Every team should be owning something, and they should have customers. In particular,

infra ML teams own services, and their customers are either other infra ML teams or applied ML teams,
applied ML teams own models, and their customers are the users of the company’s apps and websites,
research ML teams own research domains, and their customers are mostly other research teams, and in rare cases, if an innovation is practical enough to productize, infra and applied ML teams.

Be careful about teams that either don’t own anything directly or own something but have no customers. For example, if an applied ML team does not own models directly, but instead makes proposals to models that are being owned by other teams, the impact in that team will always be limited by the goodwill of others.
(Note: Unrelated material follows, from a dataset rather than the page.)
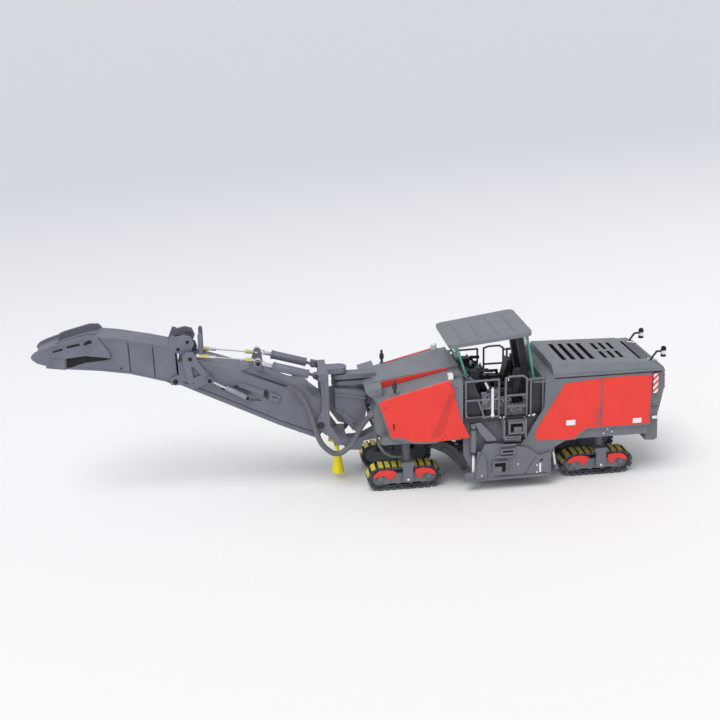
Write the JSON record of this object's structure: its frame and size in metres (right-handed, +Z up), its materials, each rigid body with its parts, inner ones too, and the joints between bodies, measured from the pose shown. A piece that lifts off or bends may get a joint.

Or, if an infra ML team owns a service that has very few internal customers, sooner or later the question may be asked whether that service, and hence the team, are really still needed.

‘What do they own and who are their customers’ is therefore an extremely useful red-flag-detector, and you should always have it on your mind when surveying new ML teams.

Final thoughts

When looking for your next (or first) ML team, always keep these 3 questions in mind:

what kind of ML team are they? Infra, applied, or research?
what’s the skill gap, and are you comfortable with that? Are there new things for you to learn?
what do they own and who are their customers? If they don’t own anything, how do they create impact? If they don’t have customers, why are they needed?

Lastly, just as roles and titles change over time, so will your own preferences. Personally, I started off my journey in ML research, but soon switched to applied ML because I liked the prospects of creating real-world impact much more than those of publishing papers that may soon be forgotten. I also know of peers that moved from applied ML to infra ML because they didn’t like the unpredictable nature of running ML experiments, or because they wanted to learn new skills.

Always remember, this is your career, and if you don’t look out for your own best interests no one else will. Make the choices that get you where you want to be.